Pour Louise, l'essentiel c'est d'obtenir le droit à la différence. Les félines fédèrent d'ailleurs autour d'elles "tous ceux qui n'arrivent pas à trouver leur place dans ce monde", à commencer par son ami Tom. Les hommes, comme les femmes, sont souvent "enfermés dans des cases"... Ce que revendique Louise, c'est "être ce qu'on veut": "On n'a rien à vendre. On a que l'amour".
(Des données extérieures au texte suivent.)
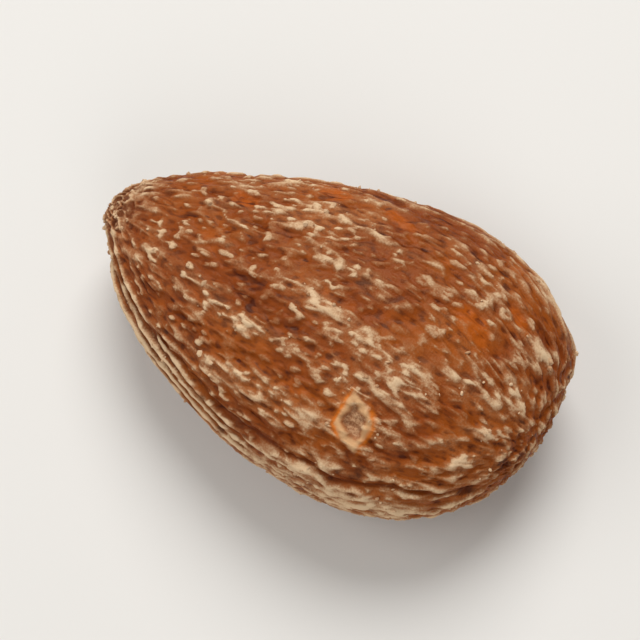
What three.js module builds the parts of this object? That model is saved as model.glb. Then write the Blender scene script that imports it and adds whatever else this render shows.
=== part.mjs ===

Après cette épreuve, à cause de tout ce qu'elles ont vécu, l'héroïne et ses camarades survivantes "ne sont plus et ne seront plus jamais les mêmes". Unies dans l'adversité, elles ont réalisé que "la Mutation nous amenait à considérer autrement nos corps, nos apparences, notre lien aux autres et à ce monde". Si rien n'est résolu, "le futur leur appartient" car les félines sont la preuve que le monde évolue, et qu'il doit évoluer, pour sa survie.

Patricia Deschamps, mars 2020

L'avis d'Anaïs, en 3e :

J'ai adoré ce roman qui parle des droits des femmes. L'intrigue est riche et on n'a pas le temps de s'ennuyer. L'histoire m'a provoqué plein d'émotions: j'ai été touchée par Alexia, la première victime, harcelée et mal aimée; j'ai été choquée quand Louise a failli mourir à cause d'imbéciles intolérants; j'ai eu envie de tuer Savini et Cathy la responsable des camps. Heureusement il y a Tom qui continue d'aimer Louise malgré son apparence de chat, et le père de Louise qui la soutient à la différence de beaucoup d'autres parents trop peu ouverts d'esprit.

Louise fait partie des rares qui assument leur transformation, elle préfère largement son pelage à ses cicatrices et ses blessures. C'est ça que je retiens avant tout du roman: toujours s'assumer, peu importe son apparence, ne pas laisser les autres se faire une fausse image de soi.

La fin n'en est pas vraiment une, il y a toujours des camps, mais on sait que les félines vont continuer à se battre parce que l'espoir est revenu.